Leavitt, David. “Fathers, Daughters, and Hoodlums.” The New York Times Book Review, April 19, 1987, 1, 29-30. Leavitt also points to the differences between McDermott’s work and that of minimalists whose settings and characters are similar but whose tones, moods, and themes are different. Whereas minimalist work is ironic and bleak, McDermott’s is accepting and elegiac. The difference is primarily in the baroque richness of the language, and the complexity of the moral vision McDermott presents, Leavitt says, invests her novel with historical authenticity.

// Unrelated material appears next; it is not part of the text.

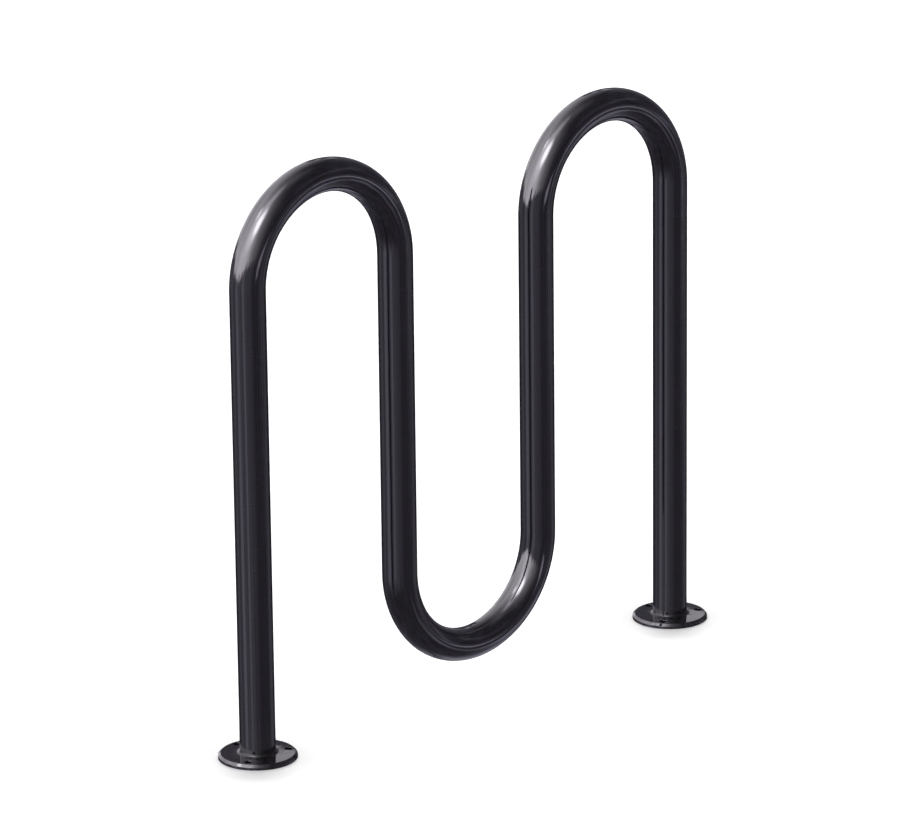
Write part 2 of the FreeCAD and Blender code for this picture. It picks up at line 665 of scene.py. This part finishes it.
# %% [markdown]
# The coat itself is one shader: nearly black with a breath of violet, glossy, and never quite
# even. Roughness wanders a little over the surface, the hairlines are duller than the rest,
# and dust lightens the colour where it lies.

# %% The coat's colours
COAT_DARK = (0.0060, 0.0052, 0.0078, 1)
COAT_LIGHT = (0.0102, 0.0089, 0.0128, 1)
MARK_COLOUR = (0.06, 0.058, 0.062, 1)
DUST_COLOUR = (0.17, 0.155, 0.135, 1)

# A mix node has sockets for every kind of value, and these are the ones for colours
FIRST_COLOUR = 6
SECOND_COLOUR = 7
MIXED_COLOUR = 2


def mix_colour(tree, factor, first, second):
    """Blends two colours, either of which may be a socket."""
    node = add(tree, "ShaderNodeMix", data_type="RGBA", Factor=factor)
    feed(tree, node.inputs[FIRST_COLOUR], first)
    feed(tree, node.inputs[SECOND_COLOUR], second)
    return node.outputs[MIXED_COLOUR]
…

Towers, Robert. “All American Novels.” New York Review of Books 34 (January 21, 1988): 26-27. Towers calls That Night a pleasant piece of bittersweet Americana, faithful to historical time and place. He suggests that too much praise has gone to the novel. Nothing in the book is in any way remarkable, Towers concludes—not characters, not descriptions, not use of language. The novel is, however, Towers says, a small, decent work that is successful within the limits the author sets.